1. Andrew N. Ferguson, Chairman, Fed. Trade Comm’n, Statement Joined by Comm’r Melissa Holyoak, Ryan, LLC v. FTC, No. 24-10951 (5th Cir. 2025) (Sept. 5, 2025).

2. Complaint, In re O-I Glass, Inc., Dkt. No. C-4786 (F.T.C. Feb. 21, 2023).

3. Christine S. Wilson, Comm’r, Fed. Trade Comm’n, Dissenting Statement Regarding the “Policy Statement Regarding the Scope of Unfair Methods of Competition Under Section 5 of the Federal Trade Commission Act,” Comm’n File No. P221202 (Nov. 10, 2022).

4. Letter from Andrew N. Ferguson, Chairman, Fed. Trade Comm’n, to Brad A. Funari, Reed Smith LLP (May 8, 2026).

5Mortgage Connect, L.P. v. Harvey, No. GD-25-007711 (Pa. Ct. Com. Pl. Allegheny Cnty. May 11, 2026).

6. See, e.g., Fortline, Inc. v. McCall, No. 2024-0211, 2024 WL 4088629 (Del. Ch. Sept. 5, 2024); see also Kross Acquisition Co., LLC v. Groundworks Ohio, LLC, 2024-Ohio-592, 236 N.E.3d 453 (Ohio Ct. App. 2024); Mortgage Connect, L.P. v. Harvey.

7. O-I Glass, Inc., F.T.C. Docket No. C-4786

8FTC Says (Almost) No More Employee Non-Competes, A&O Shearman (Apr. 24, 2024), https://www.aoshearman.com/en/insights/ftc-says-almost-no-more-employee-non-competes.

9. Andrew N. Ferguson, Comm’r, Fed. Trade Comm'n, Dissenting Statement Joined by Comm’r Melissa Holyoak, In the Matter of the Non-Compete Clause Rule, Matter No. P201200 (June 28, 2024).

10Ryan, LLC v. Fed. Trade Comm’n, 746 F. Supp. 3d 369 (N.D. Tex. 2024).
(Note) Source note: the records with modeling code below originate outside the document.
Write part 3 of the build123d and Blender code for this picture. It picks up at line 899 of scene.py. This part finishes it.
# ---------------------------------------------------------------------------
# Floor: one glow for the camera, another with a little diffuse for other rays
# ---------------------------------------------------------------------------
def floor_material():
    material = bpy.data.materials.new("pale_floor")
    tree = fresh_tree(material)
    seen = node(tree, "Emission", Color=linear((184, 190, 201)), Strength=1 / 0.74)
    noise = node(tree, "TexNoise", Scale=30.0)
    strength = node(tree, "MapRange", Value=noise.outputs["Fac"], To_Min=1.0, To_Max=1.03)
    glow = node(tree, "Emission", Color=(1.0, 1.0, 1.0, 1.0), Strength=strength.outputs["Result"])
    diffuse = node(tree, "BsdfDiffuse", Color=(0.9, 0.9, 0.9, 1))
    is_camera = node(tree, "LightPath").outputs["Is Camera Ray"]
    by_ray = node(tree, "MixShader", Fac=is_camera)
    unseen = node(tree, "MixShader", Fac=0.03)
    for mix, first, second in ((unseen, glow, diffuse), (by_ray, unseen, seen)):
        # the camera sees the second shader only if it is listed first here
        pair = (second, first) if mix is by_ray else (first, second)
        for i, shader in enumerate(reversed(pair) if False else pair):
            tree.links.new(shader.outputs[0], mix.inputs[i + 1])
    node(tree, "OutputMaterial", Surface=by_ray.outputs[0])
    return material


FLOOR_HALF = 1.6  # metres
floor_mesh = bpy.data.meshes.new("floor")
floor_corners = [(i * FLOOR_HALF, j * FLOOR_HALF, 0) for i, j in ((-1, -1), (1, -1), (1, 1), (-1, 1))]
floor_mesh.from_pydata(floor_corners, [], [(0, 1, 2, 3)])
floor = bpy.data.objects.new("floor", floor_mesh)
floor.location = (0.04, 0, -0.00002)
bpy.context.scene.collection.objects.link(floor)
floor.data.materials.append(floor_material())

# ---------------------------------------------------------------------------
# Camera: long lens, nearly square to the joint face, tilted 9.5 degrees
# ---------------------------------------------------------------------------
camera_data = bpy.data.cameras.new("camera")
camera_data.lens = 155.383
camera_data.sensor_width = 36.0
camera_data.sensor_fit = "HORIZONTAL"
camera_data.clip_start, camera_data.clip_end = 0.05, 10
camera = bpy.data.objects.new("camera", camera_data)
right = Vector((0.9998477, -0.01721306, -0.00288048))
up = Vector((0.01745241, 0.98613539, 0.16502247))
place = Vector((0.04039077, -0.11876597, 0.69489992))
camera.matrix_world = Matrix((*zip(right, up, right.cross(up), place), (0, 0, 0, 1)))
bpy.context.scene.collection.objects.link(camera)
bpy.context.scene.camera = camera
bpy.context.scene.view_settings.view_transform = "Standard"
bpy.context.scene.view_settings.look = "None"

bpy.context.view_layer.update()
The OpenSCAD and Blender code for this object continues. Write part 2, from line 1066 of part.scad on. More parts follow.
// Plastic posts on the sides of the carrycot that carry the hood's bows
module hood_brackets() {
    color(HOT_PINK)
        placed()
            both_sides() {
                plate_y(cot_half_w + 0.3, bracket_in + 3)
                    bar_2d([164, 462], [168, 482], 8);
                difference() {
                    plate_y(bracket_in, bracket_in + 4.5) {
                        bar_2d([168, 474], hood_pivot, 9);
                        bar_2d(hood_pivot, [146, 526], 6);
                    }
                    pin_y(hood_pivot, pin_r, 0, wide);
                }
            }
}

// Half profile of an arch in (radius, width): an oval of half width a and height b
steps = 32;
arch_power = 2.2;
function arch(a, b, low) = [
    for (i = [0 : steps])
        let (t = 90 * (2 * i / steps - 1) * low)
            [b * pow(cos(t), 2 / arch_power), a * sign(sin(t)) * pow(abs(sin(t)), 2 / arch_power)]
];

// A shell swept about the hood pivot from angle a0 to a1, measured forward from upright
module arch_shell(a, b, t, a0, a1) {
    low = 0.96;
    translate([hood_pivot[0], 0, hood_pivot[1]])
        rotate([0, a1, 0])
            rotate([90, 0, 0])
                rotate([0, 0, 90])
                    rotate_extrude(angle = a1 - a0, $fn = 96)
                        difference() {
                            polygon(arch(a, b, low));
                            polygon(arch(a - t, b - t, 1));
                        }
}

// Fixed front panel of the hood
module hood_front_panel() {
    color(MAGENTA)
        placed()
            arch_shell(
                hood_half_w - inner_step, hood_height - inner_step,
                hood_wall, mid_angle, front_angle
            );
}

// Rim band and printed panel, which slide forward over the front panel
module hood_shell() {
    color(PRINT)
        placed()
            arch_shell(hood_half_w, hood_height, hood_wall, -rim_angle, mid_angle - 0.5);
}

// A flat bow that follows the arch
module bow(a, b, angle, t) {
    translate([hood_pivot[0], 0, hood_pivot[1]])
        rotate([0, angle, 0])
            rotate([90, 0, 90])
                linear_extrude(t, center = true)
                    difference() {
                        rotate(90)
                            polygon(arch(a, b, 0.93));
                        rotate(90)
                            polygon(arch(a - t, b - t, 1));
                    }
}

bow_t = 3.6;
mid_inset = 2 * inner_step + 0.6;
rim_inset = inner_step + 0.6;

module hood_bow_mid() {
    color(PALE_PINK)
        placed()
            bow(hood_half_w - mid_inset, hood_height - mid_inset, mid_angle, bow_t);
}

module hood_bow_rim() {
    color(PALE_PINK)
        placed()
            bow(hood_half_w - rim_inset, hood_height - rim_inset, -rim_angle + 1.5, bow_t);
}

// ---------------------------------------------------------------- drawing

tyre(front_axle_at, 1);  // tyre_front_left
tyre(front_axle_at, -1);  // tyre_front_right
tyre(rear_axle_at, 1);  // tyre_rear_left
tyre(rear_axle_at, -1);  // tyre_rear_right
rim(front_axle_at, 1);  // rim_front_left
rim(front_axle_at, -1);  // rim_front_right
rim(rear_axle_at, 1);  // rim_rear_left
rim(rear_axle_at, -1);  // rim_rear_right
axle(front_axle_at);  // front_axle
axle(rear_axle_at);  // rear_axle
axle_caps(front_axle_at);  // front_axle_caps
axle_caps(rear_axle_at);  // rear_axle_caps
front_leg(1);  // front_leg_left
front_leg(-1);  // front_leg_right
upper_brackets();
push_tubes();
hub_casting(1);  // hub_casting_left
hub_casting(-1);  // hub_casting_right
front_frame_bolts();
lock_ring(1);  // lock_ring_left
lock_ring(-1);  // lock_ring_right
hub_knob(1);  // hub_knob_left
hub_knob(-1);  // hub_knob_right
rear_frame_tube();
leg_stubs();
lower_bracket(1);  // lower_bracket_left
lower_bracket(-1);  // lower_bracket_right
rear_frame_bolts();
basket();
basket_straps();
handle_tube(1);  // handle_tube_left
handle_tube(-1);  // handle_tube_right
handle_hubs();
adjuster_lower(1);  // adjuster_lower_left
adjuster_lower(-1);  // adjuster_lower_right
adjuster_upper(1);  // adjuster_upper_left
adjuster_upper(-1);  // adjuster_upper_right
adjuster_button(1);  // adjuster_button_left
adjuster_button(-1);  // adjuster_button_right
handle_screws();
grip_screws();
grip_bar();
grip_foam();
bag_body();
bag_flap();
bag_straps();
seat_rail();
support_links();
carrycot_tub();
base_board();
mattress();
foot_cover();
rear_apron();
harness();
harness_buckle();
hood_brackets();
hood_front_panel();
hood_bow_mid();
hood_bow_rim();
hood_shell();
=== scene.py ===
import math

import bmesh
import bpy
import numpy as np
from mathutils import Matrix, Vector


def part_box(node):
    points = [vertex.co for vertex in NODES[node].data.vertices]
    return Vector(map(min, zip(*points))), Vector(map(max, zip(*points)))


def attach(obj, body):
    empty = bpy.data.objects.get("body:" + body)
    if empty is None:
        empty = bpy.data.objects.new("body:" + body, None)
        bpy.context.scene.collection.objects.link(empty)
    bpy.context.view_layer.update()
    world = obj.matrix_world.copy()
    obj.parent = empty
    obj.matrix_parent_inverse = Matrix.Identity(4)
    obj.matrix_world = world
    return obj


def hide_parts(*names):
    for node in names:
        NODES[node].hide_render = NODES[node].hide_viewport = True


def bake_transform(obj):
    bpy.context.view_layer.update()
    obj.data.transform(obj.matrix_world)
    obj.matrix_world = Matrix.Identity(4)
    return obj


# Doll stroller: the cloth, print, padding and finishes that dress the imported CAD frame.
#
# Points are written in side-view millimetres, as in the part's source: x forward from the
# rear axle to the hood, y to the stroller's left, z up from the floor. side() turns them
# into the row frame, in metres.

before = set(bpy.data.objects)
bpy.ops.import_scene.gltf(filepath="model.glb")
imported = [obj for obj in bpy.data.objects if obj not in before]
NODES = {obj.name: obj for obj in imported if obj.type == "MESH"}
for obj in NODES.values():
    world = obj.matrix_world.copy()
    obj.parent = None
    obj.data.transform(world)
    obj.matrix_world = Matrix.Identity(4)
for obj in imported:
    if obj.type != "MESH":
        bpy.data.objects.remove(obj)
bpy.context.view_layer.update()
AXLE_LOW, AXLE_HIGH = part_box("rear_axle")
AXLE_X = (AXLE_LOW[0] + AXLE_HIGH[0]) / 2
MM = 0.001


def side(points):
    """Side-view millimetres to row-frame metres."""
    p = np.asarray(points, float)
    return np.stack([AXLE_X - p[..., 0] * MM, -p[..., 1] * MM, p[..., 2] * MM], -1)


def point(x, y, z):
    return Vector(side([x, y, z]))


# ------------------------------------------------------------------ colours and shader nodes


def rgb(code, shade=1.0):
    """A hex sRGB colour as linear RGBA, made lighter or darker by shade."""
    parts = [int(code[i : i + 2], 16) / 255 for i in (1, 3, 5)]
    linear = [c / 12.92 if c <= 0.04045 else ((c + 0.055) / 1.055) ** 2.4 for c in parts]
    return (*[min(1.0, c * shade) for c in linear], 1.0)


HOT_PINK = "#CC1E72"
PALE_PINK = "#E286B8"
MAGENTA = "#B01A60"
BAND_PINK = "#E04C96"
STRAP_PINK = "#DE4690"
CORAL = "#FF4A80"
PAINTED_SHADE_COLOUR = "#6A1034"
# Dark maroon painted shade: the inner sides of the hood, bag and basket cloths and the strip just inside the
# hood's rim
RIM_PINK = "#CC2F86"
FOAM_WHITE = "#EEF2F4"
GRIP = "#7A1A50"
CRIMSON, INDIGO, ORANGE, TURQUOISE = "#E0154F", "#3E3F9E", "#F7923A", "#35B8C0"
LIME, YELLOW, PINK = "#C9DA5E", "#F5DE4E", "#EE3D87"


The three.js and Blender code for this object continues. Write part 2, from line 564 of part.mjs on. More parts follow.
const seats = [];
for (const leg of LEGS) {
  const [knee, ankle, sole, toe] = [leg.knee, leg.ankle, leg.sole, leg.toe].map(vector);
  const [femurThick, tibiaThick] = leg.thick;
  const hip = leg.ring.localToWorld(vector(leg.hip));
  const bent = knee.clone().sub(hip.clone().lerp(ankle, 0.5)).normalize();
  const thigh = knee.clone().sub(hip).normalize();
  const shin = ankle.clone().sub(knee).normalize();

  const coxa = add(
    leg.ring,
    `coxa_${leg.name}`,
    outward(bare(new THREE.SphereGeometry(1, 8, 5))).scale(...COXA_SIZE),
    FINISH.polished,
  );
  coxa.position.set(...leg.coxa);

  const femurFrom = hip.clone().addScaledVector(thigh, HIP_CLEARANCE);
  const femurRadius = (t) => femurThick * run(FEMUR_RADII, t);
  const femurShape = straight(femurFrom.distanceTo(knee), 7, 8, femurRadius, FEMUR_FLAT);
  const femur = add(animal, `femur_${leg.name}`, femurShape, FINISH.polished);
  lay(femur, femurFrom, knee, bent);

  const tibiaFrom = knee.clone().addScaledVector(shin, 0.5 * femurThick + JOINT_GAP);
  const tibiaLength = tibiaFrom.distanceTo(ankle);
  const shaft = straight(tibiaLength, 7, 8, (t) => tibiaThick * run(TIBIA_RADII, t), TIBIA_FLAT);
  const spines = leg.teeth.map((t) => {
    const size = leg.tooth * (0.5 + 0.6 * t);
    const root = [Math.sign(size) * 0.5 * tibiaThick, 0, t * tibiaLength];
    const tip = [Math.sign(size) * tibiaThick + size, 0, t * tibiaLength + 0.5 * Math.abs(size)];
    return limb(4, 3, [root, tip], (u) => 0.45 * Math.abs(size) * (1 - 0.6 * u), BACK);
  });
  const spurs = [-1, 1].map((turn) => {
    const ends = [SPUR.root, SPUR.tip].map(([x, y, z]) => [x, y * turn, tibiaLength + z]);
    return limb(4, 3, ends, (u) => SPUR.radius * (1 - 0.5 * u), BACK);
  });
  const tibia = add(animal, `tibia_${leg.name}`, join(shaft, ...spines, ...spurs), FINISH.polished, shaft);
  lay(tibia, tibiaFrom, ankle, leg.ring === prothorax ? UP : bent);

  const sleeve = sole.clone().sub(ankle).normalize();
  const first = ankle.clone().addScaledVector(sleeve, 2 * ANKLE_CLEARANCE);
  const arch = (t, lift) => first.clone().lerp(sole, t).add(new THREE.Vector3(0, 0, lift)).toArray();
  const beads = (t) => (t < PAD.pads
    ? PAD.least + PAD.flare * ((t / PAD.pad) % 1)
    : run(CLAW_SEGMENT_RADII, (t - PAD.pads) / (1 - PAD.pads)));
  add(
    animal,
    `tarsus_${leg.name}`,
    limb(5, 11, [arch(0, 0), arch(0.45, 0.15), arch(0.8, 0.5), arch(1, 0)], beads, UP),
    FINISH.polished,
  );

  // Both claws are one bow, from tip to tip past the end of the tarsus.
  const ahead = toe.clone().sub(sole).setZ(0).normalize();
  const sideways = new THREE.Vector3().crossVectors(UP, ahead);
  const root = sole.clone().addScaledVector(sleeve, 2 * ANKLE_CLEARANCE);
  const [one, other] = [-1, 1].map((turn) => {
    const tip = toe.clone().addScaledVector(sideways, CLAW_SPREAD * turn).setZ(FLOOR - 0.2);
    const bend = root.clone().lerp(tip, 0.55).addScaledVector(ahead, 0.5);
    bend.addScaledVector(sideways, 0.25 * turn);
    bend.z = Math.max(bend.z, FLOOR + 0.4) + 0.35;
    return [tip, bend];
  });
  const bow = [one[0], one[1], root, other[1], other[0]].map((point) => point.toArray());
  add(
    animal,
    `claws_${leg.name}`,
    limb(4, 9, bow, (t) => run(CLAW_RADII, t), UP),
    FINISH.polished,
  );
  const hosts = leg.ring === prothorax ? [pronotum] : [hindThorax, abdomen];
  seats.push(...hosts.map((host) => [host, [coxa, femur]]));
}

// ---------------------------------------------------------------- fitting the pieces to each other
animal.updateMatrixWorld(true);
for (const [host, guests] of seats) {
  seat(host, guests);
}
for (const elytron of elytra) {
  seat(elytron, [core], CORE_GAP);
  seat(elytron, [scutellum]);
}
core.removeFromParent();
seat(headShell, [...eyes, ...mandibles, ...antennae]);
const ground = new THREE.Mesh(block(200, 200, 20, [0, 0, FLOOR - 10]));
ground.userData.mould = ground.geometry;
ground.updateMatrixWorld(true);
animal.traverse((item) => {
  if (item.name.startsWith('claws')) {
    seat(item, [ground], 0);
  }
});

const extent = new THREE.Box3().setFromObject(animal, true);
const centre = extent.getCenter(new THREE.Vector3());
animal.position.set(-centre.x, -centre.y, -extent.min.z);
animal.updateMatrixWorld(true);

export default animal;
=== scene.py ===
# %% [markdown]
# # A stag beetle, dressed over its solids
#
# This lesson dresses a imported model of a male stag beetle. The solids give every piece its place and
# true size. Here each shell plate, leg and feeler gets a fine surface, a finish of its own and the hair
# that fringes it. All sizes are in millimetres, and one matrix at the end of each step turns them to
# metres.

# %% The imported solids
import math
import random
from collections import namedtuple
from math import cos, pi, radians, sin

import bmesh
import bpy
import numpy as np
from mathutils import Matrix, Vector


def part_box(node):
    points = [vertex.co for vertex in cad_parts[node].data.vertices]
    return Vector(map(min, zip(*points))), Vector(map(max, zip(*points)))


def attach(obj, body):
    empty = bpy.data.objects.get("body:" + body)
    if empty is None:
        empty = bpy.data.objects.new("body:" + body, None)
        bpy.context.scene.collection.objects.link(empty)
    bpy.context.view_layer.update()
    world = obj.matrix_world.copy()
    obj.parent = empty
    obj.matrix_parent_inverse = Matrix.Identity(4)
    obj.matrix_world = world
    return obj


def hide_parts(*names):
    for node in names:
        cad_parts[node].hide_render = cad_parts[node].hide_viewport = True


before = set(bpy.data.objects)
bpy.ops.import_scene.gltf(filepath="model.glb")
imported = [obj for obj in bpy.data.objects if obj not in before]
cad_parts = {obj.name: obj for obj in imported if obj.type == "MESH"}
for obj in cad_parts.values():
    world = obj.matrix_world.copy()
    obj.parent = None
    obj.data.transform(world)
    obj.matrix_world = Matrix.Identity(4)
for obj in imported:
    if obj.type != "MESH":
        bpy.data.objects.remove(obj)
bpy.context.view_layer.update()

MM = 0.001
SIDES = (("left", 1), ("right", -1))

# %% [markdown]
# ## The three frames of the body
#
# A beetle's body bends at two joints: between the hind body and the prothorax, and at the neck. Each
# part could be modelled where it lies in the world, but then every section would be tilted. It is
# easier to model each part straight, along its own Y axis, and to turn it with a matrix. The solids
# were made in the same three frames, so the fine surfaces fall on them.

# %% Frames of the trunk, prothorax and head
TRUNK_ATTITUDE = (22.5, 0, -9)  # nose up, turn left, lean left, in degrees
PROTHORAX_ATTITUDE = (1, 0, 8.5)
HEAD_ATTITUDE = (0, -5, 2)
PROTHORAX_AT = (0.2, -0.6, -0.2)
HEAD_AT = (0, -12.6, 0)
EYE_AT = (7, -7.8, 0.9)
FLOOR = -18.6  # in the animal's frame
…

11. Decision and Order, In re Rollins, Inc., F.T.C. Matter No. 2510011 (Apr. 15, 2026); Decision and Order, In re Gateway Servs., Inc., F.T.C. Dkt. No. C-4825 (Nov. 25, 2025); Decision and Order, In re Adamas Amenity Servs. LLC, F.T.C. Dkt. No. C-4830 (Feb. 12, 2026). 

12. CAL. BUS. & PROF. CODE § 16600.1 (West 2024).

13. FLA. STAT. ANN. § 542.335 (West 2026).

14. See, e.g., Labyrinth, Inc. v. Urich, No. 2023-0327, 2024 WL 295996 (Del. Ch. Jan. 26, 2024); Cal. Bus. & Prof. Code § 16601 (West 2024).

15. 35 PA. STAT. AND CONS. STAT. § 10324 (West 2025).

16. See, e.g., Centurion Serv. Grp., LLC v. Wilensky, No. 2023-0422, 2023 WL 5624156 (Del. Ch. Aug. 31, 2023); Sunder Energy, LLC v. Jackson, No. 2023-0988, 305 A.3d 723 (Del. Ch. 2023).

17. TEX. BUS. & COM. CODE ANN. § 15.51 (West 2025).